Ronaldo voleva prendersi il mondo e se l’è preso a suon di gol e belle giocate. Dietro le quali si celavano sacrifici e privazioni. In qualche maniera anche sofferenze. Calcio spettacolo, ma anche cicatrici e traumi portati sotto pelle con l’ambizione come motore e la voglia di primeggiare come benzina. In mezzo gli imprevisti, perchè si può gestire tutto soltanto fino a un certo punto: le ginocchia come cristalli, il mito che non può spegnersi ma rischia di esaurirsi. Allora è possibile piombare in un tunnel di rimorsi e paure, con questo Ronaldo ha fatto i conti.
Dopo il ritiro dal calcio giocato è rimasto – non poteva essere altrimenti – nel mondo del pallone. Non senza problemi: si sentiva come un personaggio storico senza più contesto. Il mondo cambia e l’abilità sta nel recepire ogni tipo di metamorfosi. In particolare sul piano emotivo. Per questo Ronaldo si è fatto aiutare: “Sono andato in terapia – racconta – è importante fare un lavoro di testa. A livello mentale. Noi abbiamo giocato in un periodo di trasformazioni: venivamo catapultati in una dimensione di ipertrofia mediatica con cui bisogna fare i conti“. Quando la luce si spegne, è importante rimanere sé stessi.
È il fardello di moltissimi calciatori: il dopo. Cosa fare una volta che gli scarpini si appendono al chiodo, per un lavoratore normale il momento della pensione è un mix tra liberazione e smarrimento. Un calciatore vive soltanto la seconda parte: troppo giovane per sentirsi arrivato, troppo vecchio per sperare di giocare ancora. Questo succede a 40 anni. Un limbo in cui è difficile scegliere in che parte del mondo (sportivo) collocarsi, l’etichetta di celebrità – ormai consolidata – non basta più.

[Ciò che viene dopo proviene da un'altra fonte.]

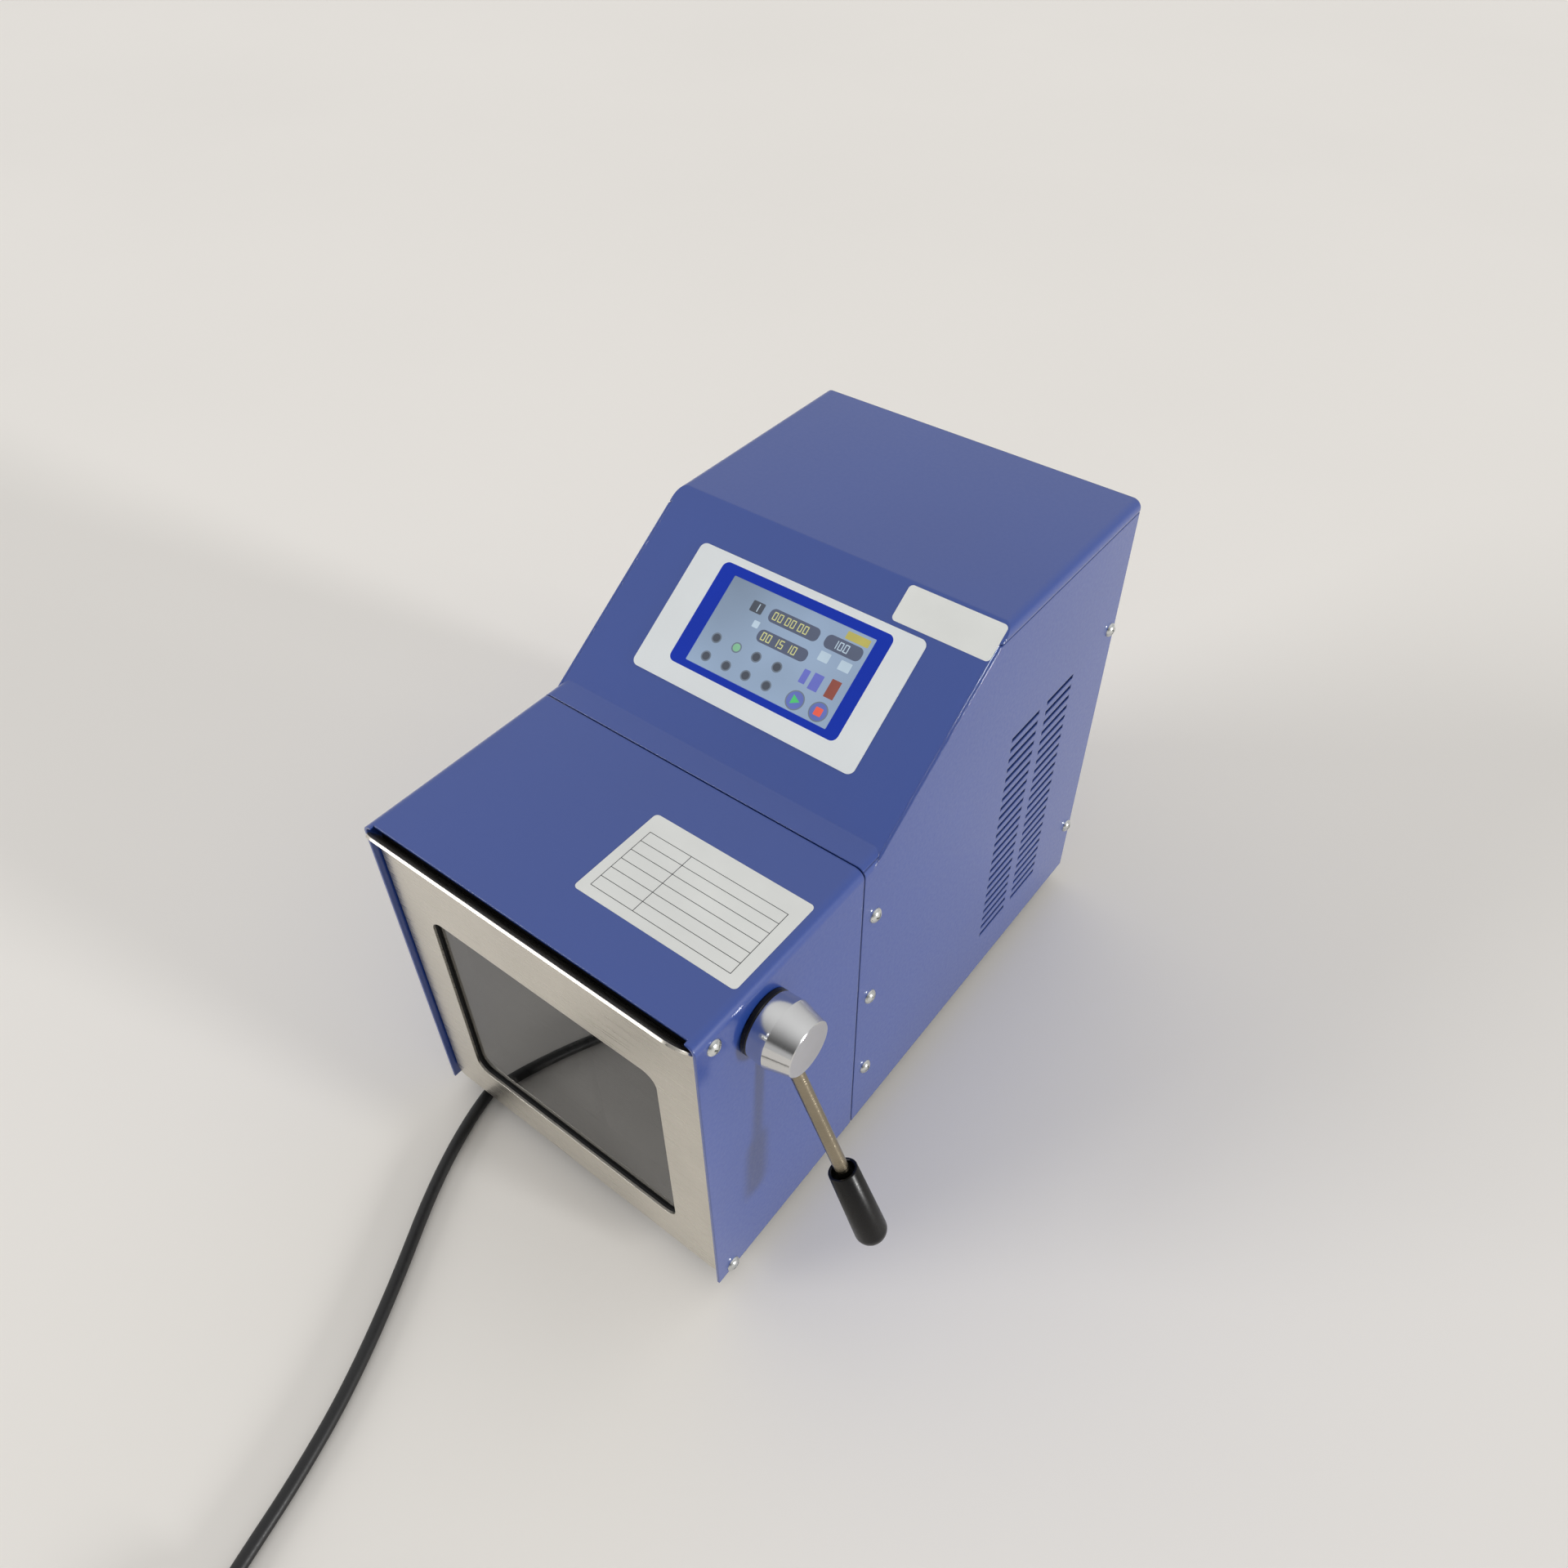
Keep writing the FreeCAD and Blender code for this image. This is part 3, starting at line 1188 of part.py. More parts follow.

Leggi anche – Torino-Juventus, da qui passano le sorti del campionato
Ne ha parlato Ronaldo, facendo capire che la popolarità e la fama possono essere un fardello, anziché un onere, se mal gestite. Il fenomeno, nel documentario, racconta questo passaggio – affatto immediato – da idolo a vecchia gloria: se da fuori appare nell’ordine delle cose, all’interno è come una Via Crucis che ogni grande della storia (sportiva e non solo) attraversa. Vale per l’ex Inter, ma anche per Nadal, Federer, Valentino Rossi. Tutti coloro che hanno influenzato la storia, spesso, non riescono a comprenderla. Pur essendo qualcosa di così naturale: il senso di ineluttabilità fa più danni dell’oblio. Ecco perché, prima di essere fenomeni, è importante sentirsi appagati.